At TH9, LaLoon is pretty much unstoppable (SC plz nerf). Nevertheless, there are things you can do to make it harder on attackers, which I share below.

If I can drop some hogs and the first OR second thing they target is an AD, they’re too exposed. However, you don’t want your ADs to be super central either, because if your ADs barely cover the outside defences, attackers can use loons and efficiently wipe out a lot of your defenses. You also want to make sure your ADS are not all in one compartment. Although the ADs in this base do cover a lot of the outside defenses, there are no walls separating them, so this makes you weak to GoLo (where an attacker sends in a group of troops to take out that compartment and then loons the outer defenses after your ADs are gone). (And also the compartments in that base are way too big.)

Therefore, you want your ADs in-between: not exposed, not super central, all in different compartments.

Other Tips:

  • Many LaLoon attacks will try to take out your AQ before sending in the hounds/loons, so remember everything I mentioned in part 4b! Attackers will also try to take out an AD at the same time, so if you can keep some distance between her and your ADs that would be ideal (this is so hard to do though omg).
  • X-bows pointed up. Always.
  • Some people have tried to set the skeleton traps to air to combat LaLoon; I personally don’t think this is effective because the traps do so little damage, and hounds/loons ignore them anyway. I believe it’s better to put them on ground, for the reasons I talk about in part 4b.
  • Place two of your black air mines on the two ADs that are furthest away from your AQ. You want these mines to hit the hounds and kill them ASAP.
  • Make sure your wizard towers cannot cover your ADs. You want the wizard towers to attack the balloons, not the hounds.
  • Put your red air mines on the edges of your base, close to defences. You want these to hit loons and not hounds/pups, so keep them far from your ADs.
  • Make at least one AD (preferably one that your AQ is not close to, and one that you stack black air mines on) very hard for loons to reach. Because loons go to the closest defence, if you can create a path that goes around the AD, that AD has a chance of staying up long enough to kill the hounds and the loons the AD eventually gets targeted.

A final note: Yes, this is a lot of stuff to think about. No, your base does not have follow every single point I mentioned. This guide is to get you thinking about lots of different design tactics and the reasoning behind them, and you get to decide what is important enough for you to incorporate. Treat your layout as a continual work-in-progress.
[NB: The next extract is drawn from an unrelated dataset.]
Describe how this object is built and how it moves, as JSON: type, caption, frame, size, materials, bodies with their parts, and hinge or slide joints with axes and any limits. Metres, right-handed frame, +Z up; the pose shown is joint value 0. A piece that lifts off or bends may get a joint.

I realize this is a long post, but with the amount of strategy that TH9 warring entails, a detailed, comprehensive post was the only way I could give this topic justice. There are some other topics I could have gone into (e.g. moat bases, having 2 DGBs vs. only 1, teaser bases, etc.), perhaps I’ll address those in the future. Thanks for reading; comments, corrections, questions, and feedback is very much appreciated!